Old habits can be hard to break. Tennessee quarterback Joe Milton has faced that challenge throughout this offseason.
Milton and Tennessee’s coaches said that the senior quarterback needed some tweaking on his mechanics after he finished up the 2022 season with a stellar performance in the Orange Bowl against Clemson. Before that, Milton had been plagued by errant throws from time to time throughout his career. Ball placement, due to his mechanics, was one of the reasons that he wasn’t as on point as he’d like to be. So the offseason work began quickly.
“He’s the type of athlete that can feel his body, so he understood what we were trying to accomplish quickly,” offensive coordinator Joey Halzle said of the offseason adjustments. “It was just making it the habit of how he throws, because individually you start building it, then you take it to routes on air, then seven-on-seven.
“Maybe it doesn’t look quite the same, and then you go back to indy (individual periods) and you push it. Over this offseason, it got incrementally better. It wasn’t like one day off, one day on. It was a growth throughout the whole thing where it was like, ‘That’s how you throw now. It’s not like, ‘Hey, I have to try and do that,’ but rather just the way he throws now.”
Milton isn’t the first Tennessee quarterback to have his accuracy questioned. Former UT quarterback Hendon Hooker’s precision was questioned before last season. He quickly laid those concerns to rest by completing 69.6-percent of his passes. If Milton is anywhere close to that this season, the Vols should be considered a strong threat to win an SEC and national championship. However, there are still times that Milton’s mechanics can revert back to their old, flawed form.

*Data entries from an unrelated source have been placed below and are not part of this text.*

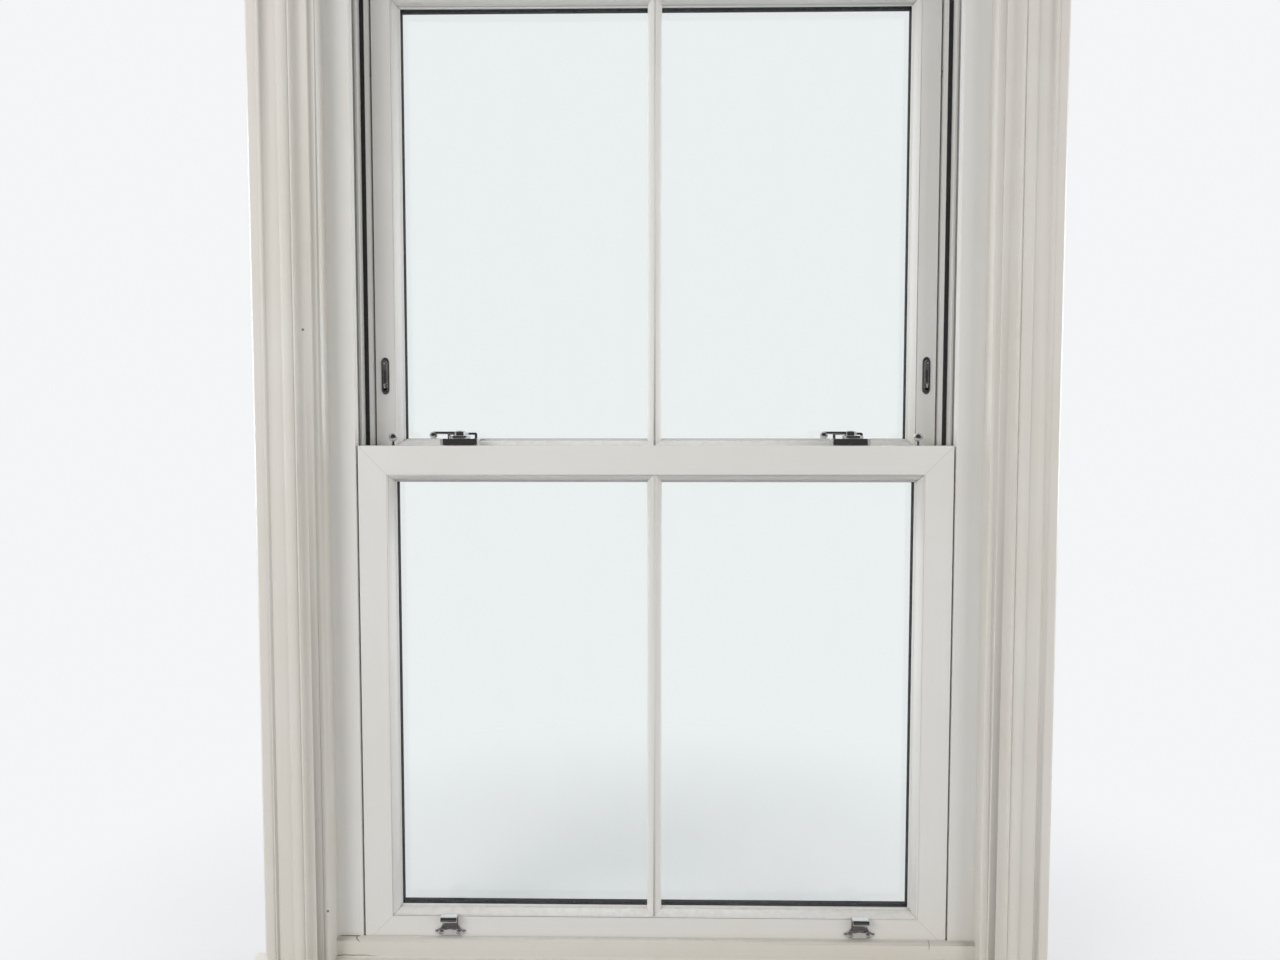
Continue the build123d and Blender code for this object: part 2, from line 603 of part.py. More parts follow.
def tilt_latch(edge, top, with_knob):
    """Tilt latch of the right stile, in the top rail's corner: tray, bolt and the room it needs in the sash."""
    high = top - SASH_WALL - BEAD_FIT
    bolt_top = high - HOUSING_WALL - BOLT_FIT
    bolt_low = bolt_top - BOLT_HEIGHT
    low = bolt_low - BOLT_FIT - HOUSING_WALL
    inner = edge - SASH_WALL - HOUSING_LENGTH
    outer = edge - SASH_WALL - BEAD_FIT
    half, wall = BOLT_WIDTH / 2, HOUSING_WALL
    knob_x = edge - LATCH_INSET
    tray = block(inner, outer, -half - BOLT_FIT - wall, half + BOLT_FIT + wall, low, high)
    tray -= block(inner + wall, edge, -half - BOLT_FIT, half + BOLT_FIT, low + wall, high - wall)
    slot = block(knob_x - LATCH_TRAVEL - 4, knob_x + 4, -4, 4, bolt_low, top + 1)
    tray -= slot
    nose = edge + LATCH_NOSE
    bolt_end = inner + wall + LATCH_TRAVEL + 14
    bolt = block(bolt_end, nose, -half, half, bolt_low, bolt_top)
    bevel = bolt.edges().filter_by(Axis.Z).group_by(Axis.X)[-1].sort_by(Axis.Y)[0]
    bolt = chamfer(bevel, LATCH_NOSE * 0.8)
    if with_knob:
        stalk = Pos(knob_x, 0, (bolt_low + top + KNOB_HEIGHT) / 2 - 2)
        bolt += stalk * Cylinder(STALK_RADIUS, top + KNOB_HEIGHT - bolt_low - 4)
        bolt += Pos(knob_x, 0, top + KNOB_HEIGHT - LATCH_BALL) * turned_knob(LATCH_BALL)
    side = half + BOLT_FIT
    exit_hole = block(edge - 2 * SASH_WALL, edge + 1, -side, side, bolt_low - BOLT_FIT, bolt_top + BOLT_FIT)
    start = inner + wall + SPRING_LEAF / 2
    bend = (bolt_end - start - SPRING_LEAF / 2) / SPRING_BENDS
    bends = [(start + i * bend, SPRING_REACH * (-1) ** i) for i in range(SPRING_BENDS + 1)]
    spring = along_z(trace(Polyline(*bends), SPRING_LEAF), bolt_low + BOLT_FIT, bolt_top - BOLT_FIT)
    return {"tray": tray, "bolt": bolt, "spring": spring, "room": exit_hole + slot}


def lift_hook():
    """Hook lift: lozenge plate with a neck that rises and curls over towards the room."""
    half, plate, strip = HOOK_WIDTH / 2, HOOK_PLATE / 2, HOOK_STRIP
    shoulder, neck = half - plate, HOOK_LIP_WIDTH / 2
    curl = HOOK_HEIGHT - HOOK_CURL
    outline = Polygon(
        (-half, plate), (-shoulder, 0), (shoulder, 0), (half, plate), (shoulder, 2 * plate), (neck, 3 * plate),
        (neck, curl), (-neck, curl), (-neck, 3 * plate), (-shoulder, 2 * plate), align=None,
    )
    tips = outline.vertices().filter_by(lambda v: abs(abs(v.X) - half) < 0.01)
    outline = fillet(tips, 2)
    blade = towards_room(outline, strip)
    centre = Pos(-HOOK_CURL, curl)
    roll = centre * Circle(HOOK_CURL) - centre * Circle(HOOK_CURL - strip)
    roll -= Pos(-HOOK_CURL, curl - HOOK_CURL) * Rectangle(4 * HOOK_CURL, 2 * HOOK_CURL)
    tip = Pos(-2 * HOOK_CURL + strip / 2, curl - HOOK_TIP / 2) * Rectangle(strip, HOOK_TIP)
    return blade + along_x(roll + tip, HOOK_LIP_WIDTH)


def restrictor():
    """Travel restrictor modelled on its centre at the stile's face: plate with its box and pin, and the wedge."""
    half, end = RESTRICTOR_WIDTH / 2, RESTRICTOR_LENGTH / 2
    point = end - half
    outline = Polygon(
        (-half / 2, end), (half / 2, end), (half, point + half / 2), (half, -point - half / 2), (half / 2, -end),
        (-half / 2, -end), (-half, -point - half / 2), (-half, point + half / 2), align=None,
    )
    plate = towards_room(outline, RESTRICTOR_PLATE)
    plate = chamfer(plate.edges().group_by(Axis.Y)[0], RESTRICTOR_PLATE * 0.6)
    slot, reach = RESTRICTOR_SLOT / 2, RESTRICTOR_SLOT_LENGTH / 2
    wall = RESTRICTOR_WALL
    box = block(-slot - wall, slot + wall, 0, RESTRICTOR_DEPTH, -reach - wall, reach + wall)
    cavity = block(-slot, slot, -RESTRICTOR_PLATE - 1, RESTRICTOR_DEPTH - wall, -reach, reach)
    pin_z = reach - WEDGE_THICKNESS / 2 - WEDGE_FIT
    pin_y = WEDGE_THICKNESS / 2 - RESTRICTOR_PLATE + WEDGE_FIT
    pin = Pos(0, pin_y, pin_z) * Rot(0, 90, 0) * Cylinder(WEDGE_PIN, 2 * (slot + wall))
    body = plate + box - cavity + pin
    thick = WEDGE_THICKNESS / 2
    profile = Polygon(
        (pin_y - thick, pin_z), (pin_y - thick, pin_z - WEDGE_LENGTH + 3 * thick),
        (pin_y - thick + 2, pin_z - WEDGE_LENGTH + thick), (pin_y + thick, pin_z - WEDGE_LENGTH + thick),
        (pin_y + thick, pin_z), align=None,
    )
    profile += Pos(pin_y, pin_z) * Circle(thick)
    profile -= Pos(pin_y, pin_z) * Circle(WEDGE_PIN + RUNNING_FIT)
    wedge = along_x(profile, RESTRICTOR_SLOT - 2 * WEDGE_FIT)
    pocket = block(-slot - wall - BEAD_FIT, slot + wall + BEAD_FIT, -0.01, RESTRICTOR_DEPTH + BEAD_FIT,
                   -reach - wall - BEAD_FIT, reach + wall + BEAD_FIT)
    return {"body": body, "wedge": wedge, "pocket": pocket}


def balance(track, centre, sash_edge, sash_low, lift):
    """Right-hand balance of one sash: tube fixed in the jamb, rod, shoe and the pivot bar that rides in the shoe.

    lift is True for the sash that rises from rest, False for the one that comes down.
    """
    y = place(centre)
    floor = track + CHANNEL_DEPTH
    axis_x = floor - TUBE_SETBACK
    shoe_low = sash_low + BEAD_FIT
    shoe_high = shoe_low + SHOE_HEIGHT
    tube_low = shoe_high + TUBE_GAP + (LIFT_TRAVEL + TILT_LIFT if lift else 0)
    rod_top = tube_low + ROD_OVERLAP + (0 if lift else LIFT_TRAVEL)
    tube_high = tube_low + LIFT_TRAVEL + ROD_OVERLAP + TUBE_END
    middle = Pos(axis_x, y, 0)
    tube = along_z(Circle(TUBE_RADIUS) - Circle(TUBE_RADIUS - TUBE_WALL), tube_low, tube_high)
    plug = along_z(Circle(TUBE_RADIUS - TUBE_WALL), tube_high - TUBE_END / 2, tube_high)
    bracket = block(-TUBE_RADIUS, TUBE_SETBACK, -TUBE_RADIUS, TUBE_RADIUS, tube_high, tube_high + TUBE_END)
    rod = along_z(Rectangle(ROD_WIDTH, ROD_THICKNESS), shoe_low - ROD_FOOT, rod_top)
    rod += along_z(Rectangle(ROD_FOOT_WIDTH, ROD_WIDTH), shoe_low - ROD_FOOT, shoe_low)
    width = CHANNEL_WIDTH / 2 - SHOE_CLEARANCE
    shoe = block(track + LIP + SHOE_CLEARANCE, floor - SHOE_CLEARANCE, y - width, y + width, shoe_low, shoe_high)
    slot = ROD_WIDTH / 2 + SHOE_CLEARANCE
    shoe -= block(axis_x - slot, floor, y - slot, y + slot, shoe_low, shoe_high)
    pivot_z = sash_low + PIVOT_HEIGHT
    tip = sash_edge + PIVOT_REACH
    bar = Pos((tip + sash_edge - PIVOT_INSET) / 2, y, pivot_z) * Rot(0, 90, 0) * Cylinder(PIVOT_RADIUS, PIVOT_REACH + PIVOT_INSET)
    socket = Pos(sash_edge, y, pivot_z) * Rot(0, 90, 0) * Cylinder(PIVOT_RADIUS + RUNNING_FIT, 2 * PIVOT_REACH + 1)
    hole = Pos(sash_edge, y, pivot_z) * Rot(0, 90, 0) * Cylinder(PIVOT_RADIUS, 4 * SASH_WALL)
    return {
        "tube": middle * (tube + plug + bracket), "rod": middle * rod, "shoe": shoe - socket,
        "pivot_bar": bar, "hole": hole,
    }


def build():
    """Every piece of the window, by node name."""
    nodes = {**outer_frame(), **subsill(), **architraves(), **board_and_trim()}
    nodes["brush_piles"] = brush_piles()
    nodes["sill_seal"] = sill_seal()
    lower = sash(LOWER_FRONT, LOWER_Z, SASH_FACE)
    upper = sash(UPPER_FRONT, UPPER_Z, UPPER_STILE_FACE)

    lower_balance = balance(INNER_TRACK, LOWER_CENTRE, LOWER_HALF, LOWER_Z, True)
    upper_balance = balance(OUTER_TRACK, UPPER_CENTRE, UPPER_HALF, UPPER_Z, False)
    for name, sides in (("lower", lower_balance), ("upper", upper_balance)):
        nodes[f"{name}_balance_tubes"] = pair(sides["tube"])
        nodes[f"{name}_balance_rods"] = pair(sides["rod"])
        nodes[f"{name}_shoes"] = pair(sides["shoe"])
        nodes[f"{name}_pivot_bars"] = pair(sides["pivot_bar"])

    for name, pieces, edge, top, centre, knob in (
        ("lower", lower, LOWER_HALF, LOWER_TOP, LOWER_CENTRE, True),
        ("upper", upper, UPPER_HALF, UPPER_TOP, UPPER_CENTRE, False),
    ):
        latch = tilt_latch(edge, top, knob)
        at = Pos(0, place(centre), 0)
        nodes[f"{name}_latch_trays"] = pair(at * latch["tray"])
        nodes[f"{name}_latch_springs"] = pair(at * latch["spring"])
        bolts = both_sides(at * latch["bolt"])
        rooms = both_sides(at * latch["room"])
        holes = both_sides((lower_balance if knob else upper_balance)["hole"])
        for side in SIDES:
            nodes[f"{name}_latch_bolt_{side}"] = bolts[side]
            pieces[f"stile_{side}"] = pieces[f"stile_{side}"] - rooms[side] - holes[side]
            pieces["top_rail"] = pieces["top_rail"] - rooms[side]

    fitting = catch()
    for side, sign in SIDES.items():
        spot = Pos(sign * CATCH_X, place(LOWER_FRONT + CATCH_DEPTH), LOWER_TOP)
        nodes[f"catch_base_{side}"] = spot * fitting["base"]
        nodes[f"catch_lever_{side}"] = spot * fitting["lever"]
    nodes["catch_keeps"] = pair(Pos(CATCH_X, place(UPPER_FRONT), LOWER_TOP) * keep())
    nodes["lift_hooks"] = pair(Pos(HOOK_X, place(LOWER_FRONT), TRIM_TOP + HOOK_GAP) * lift_hook())
    nodes["meeting_brush"] = meeting_brush()

    limiter = restrictor()
    limiter_x = (BEAD_LINE + UPPER_HALF) / 2
    at = Pos(limiter_x, place(UPPER_FRONT), LOWER_TOP + RESTRICTOR_ABOVE)
    nodes["restrictor_plates"] = pair(at * limiter["body"])
    wedges = both_sides(at * limiter["wedge"])
    pockets = both_sides(at * limiter["pocket"])
    for side in SIDES:
        nodes[f"restrictor_wedge_{side}"] = wedges[side]
        upper[f"stile_{side}"] = upper[f"stile_{side}"] - pockets[side]

    for name, pieces in (("lower", lower), ("upper", upper)):
        for piece, shape in pieces.items():
            nodes[f"{name}_{piece}"] = shape
    return nodes


os.makedirs("parts", exist_ok=True)
for node, shape in build().items():
    export_step(shape, f"parts/{node}.step")
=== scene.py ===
"""Looks of a vertical sliding sash window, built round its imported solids.

White plastic frame and sashes, painted timber architrave and board, chrome catches, lifts and
tilt knobs.
Sizes are metres, in the window's own frame: X across, Y from indoors to outdoors, Z up.
"""
from __future__ import annotations

import json
import logging
import math
import random
from collections.abc import Callable, Iterable, Sequence
from dataclasses import dataclass
from enum import Enum

import bmesh
import bpy
from bmesh.types import BMEdge, BMFace, BMVert
from bpy.types import Material, Node, NodeSocket, Object, World
from mathutils import Matrix, Vector, noise

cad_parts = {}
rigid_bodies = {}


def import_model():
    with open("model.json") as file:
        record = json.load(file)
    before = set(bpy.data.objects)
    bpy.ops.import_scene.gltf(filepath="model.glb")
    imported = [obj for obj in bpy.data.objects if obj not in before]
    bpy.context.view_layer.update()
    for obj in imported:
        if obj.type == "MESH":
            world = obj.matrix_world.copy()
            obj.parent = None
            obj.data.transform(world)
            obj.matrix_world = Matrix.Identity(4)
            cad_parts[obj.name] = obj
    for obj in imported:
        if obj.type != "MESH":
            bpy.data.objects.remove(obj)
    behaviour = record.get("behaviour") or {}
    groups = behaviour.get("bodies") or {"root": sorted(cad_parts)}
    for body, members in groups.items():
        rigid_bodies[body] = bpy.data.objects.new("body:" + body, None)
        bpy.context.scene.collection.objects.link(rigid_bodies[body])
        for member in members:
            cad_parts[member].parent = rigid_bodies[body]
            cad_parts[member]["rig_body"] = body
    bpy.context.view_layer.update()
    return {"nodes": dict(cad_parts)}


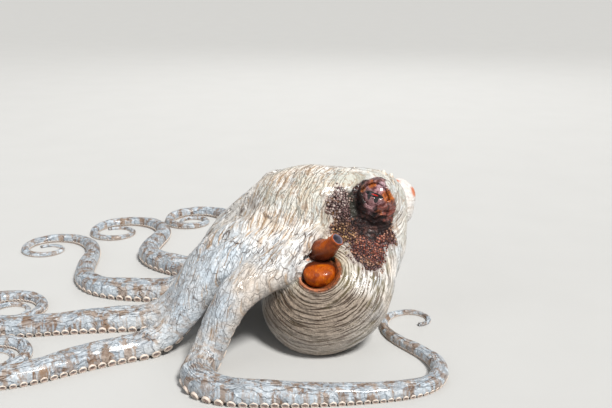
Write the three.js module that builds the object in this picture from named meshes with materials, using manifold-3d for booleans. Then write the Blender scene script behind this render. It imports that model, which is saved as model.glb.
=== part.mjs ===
// Day octopus, life size, sitting on a floor: the head is raised, the mantle hangs down beside it,
// and the arms drape from the arm crown to the floor and curl there.
// Millimetres, +Z up. The animal faces -X, and its left side faces -Y.

import * as THREE from 'three';
import { mergeVertices } from 'three/addons/utils/BufferGeometryUtils.js';
import Module from 'manifold-3d';

const wasm = await Module();
wasm.setup();

// ---------------------------------------------------------------- driving dimensions

const GAP = 0.3;                 // clearance between neighbouring pieces

// The trunk is built of ellipsoids that melt into each other. The first radius lies along `axis`,
// the third along `up`.
const MANTLE = {
  centre: [13.5, -10, 32], axis: [-0.5, -0.62, -0.6], up: [-0.45, -0.4, 0.8], radii: [44, 42, 31],
};
const NECK = {
  centre: [39, 6, 58], axis: [0.2, 0.3, 0.93], up: [-0.9, 0, 0.2], radii: [25, 21, 23],
};
const SKULL = {
  centre: [38, 18, 78], axis: [-0.94, 0.32, -0.09], up: [0, 0.27, 0.96], radii: [25, 23, 21.5],
};
const BROW = {
  centre: [12, 18, 78], axis: [-0.94, 0.32, -0.09], up: [0, 0.27, 0.96], radii: [27, 26, 23],
};
const CROWN = {
  centre: [-8, 18, 74], axis: [-0.72, 0.08, -0.69], up: [-0.69, 0.08, 0.72], radii: [27, 28, 24],
};
const TRUNK_BLEND = 12;          // how far the ellipsoids melt together

// Where the trunk is parted: the plane's point, and its normal towards the head or the crown.
const NECK_CUT = { point: [33, 2, 58], normal: [0.3, 0.32, 0.9] };
const CROWN_CUT = { point: [14, 20, 78], normal: [-0.9, 0.15, -0.4] };

// Eyes. The turret is the raised ring of skin round each eyeball.
const EYE_LEFT = [44.7, -2, 89];
const EYE_RIGHT = [58.6, 34, 79.2];
const TURRET_RADII = [12, 11.5, 15];
const TURRET_DROP = 6;           // how far the turret's middle lies below the eye's
const TURRET_BLEND = 4;
const EYEBALL_RADIUS = 9.5;
const EYEBALL_OUT = 5.5;         // how far the eyeball's centre lies outside the turret's centre

// The mantle opening, a pocket in the mantle's wall, with the collar and the funnel in it.
const POCKET = {
  centre: [6.5, -43, 58], axis: [1, 0.1, 0.1], up: [-0.2, 0.5, 0.85], radii: [13.5, 22, 12.5],
};
const COLLAR = {
  centre: [7.8, -31, 49.6], axis: [1, 0.1, 0.05], up: [-0.1, -0.35, 0.93], radii: [9.8, 8.5, 7],
};
const FUNNEL_PATH = [[4.5, -10, 55], [8.2, -21, 60], [12.8, -30, 64.8], [17.8, -34, 71.3]];
const FUNNEL_RADII = [8.4, 7.3, 5.4, 3.5];
const FUNNEL_WALL = 1.4;
const FUNNEL_BORE = 9;           // how deep the funnel's end is hollow

// Arms. Each starts at `root` inside the crown, drapes over `shoulder`, touches at `touch`
// towards `heading`, and then bends: each bend is [distance from the touchdown, degrees of turn per
// 10 mm], the turn positive to the left.
const ARM_LENGTH = 420;
const ARM_BASE = 13.5;           // half the width where the arm is thickest
const ARM_TIP = 1.3;
const ARM_TAPER = 1.1;
const ARM_SIDES = 7;
const ABORAL = 0.9;              // height of the upper side, of half the width
const ORAL = 0.7;                // height of the sucker side
// Each stretch of an arm, from and to a distance along it.
const ARM_PARTS = [['base', 8, 104], ['upper', 104, 186], ['lower', 186, 280], ['tip', 280, ARM_LENGTH]];
const ARMS = [
  { name: 'L1', root: [-12, 17, 82], shoulder: [-47, 38, 58], touch: [-104, 52], heading: 176,
    bends: [[0, 0], [50, -16], [110, 2], [160, 16], [230, 34], [310, 66]] },
  { name: 'L2', root: [-7, 8, 75], shoulder: [-52, 4, 53], touch: [-108, 4], heading: 186,
    bends: [[0, 0], [50, 2], [95, -17], [150, -23], [220, -34], [295, -58]] },
  { name: 'L3', root: [2, 0, 68], shoulder: [-50, -20, 50.6], touch: [-102, -38], heading: 202,
    bends: [[0, 4], [40, 2], [80, -16], [150, -25], [220, -36], [295, -58]] },
  { name: 'L4', root: [14, 0, 62], shoulder: [-37.5, -44, 43.5], touch: [-60, -65], heading: 256,
    bends: [[0, 34], [28, 22], [46, 2], [119, 2], [149, 24], [176, 18], [206, -6], [252, -26],
      [310, -90]] },
  { name: 'R4', root: [14, 36, 58], shoulder: [24, 64, 34], touch: [44, 92], heading: 66,
    bends: [[0, 0], [50, 6], [110, 18], [170, 23], [240, 34], [336, 56]] },
  { name: 'R3', root: [2, 44, 66], shoulder: [6, 80, 42], touch: [-6, 122], heading: 124,
    bends: [[0, 0], [80, -4], [120, -22], [200, -28], [250, -40], [318, -60]] },
  { name: 'R2', root: [-8, 42, 76], shoulder: [-14, 82, 52], touch: [-42, 120], heading: 138,
    bends: [[0, 0], [60, -14], [120, 16], [180, 24], [240, 38], [305, 66]] },
  { name: 'R1', root: [-16, 30, 84], shoulder: [-34, 64, 58], touch: [-80, 94], heading: 154,
    bends: [[0, 0], [60, -16], [120, 14], [180, 20], [240, 36], [310, 44]] },
];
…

“You don’t really see it very often,” Halzle said. “Every once in a while, naturally playing football, you’re going to get yourself in a bad body position. It is what it is. There’s going to be a free rusher or someone busting on a route where his body is in a weird spot.
“We work on drills to get ourselves out of bad situations. Human nature takes over every once in a while and you miss with a mechanical function. For the most part, we are able to replicate really well and keep the same motion.”
Said Milton, “It took some time. You work at it every day. Some things just don’t happen overnight. The day that you forget about it is the day that it will mess up, so I try to work on it every day.”
With just a few days until the season begins on Sept. 2 against Virginia, Milton doesn’t have much longer to work on his craft. Eliminating those few bad habits that crop up from time to time is seemingly the last hurdle to him being the quarterback that the Vols need to compete at an elite level.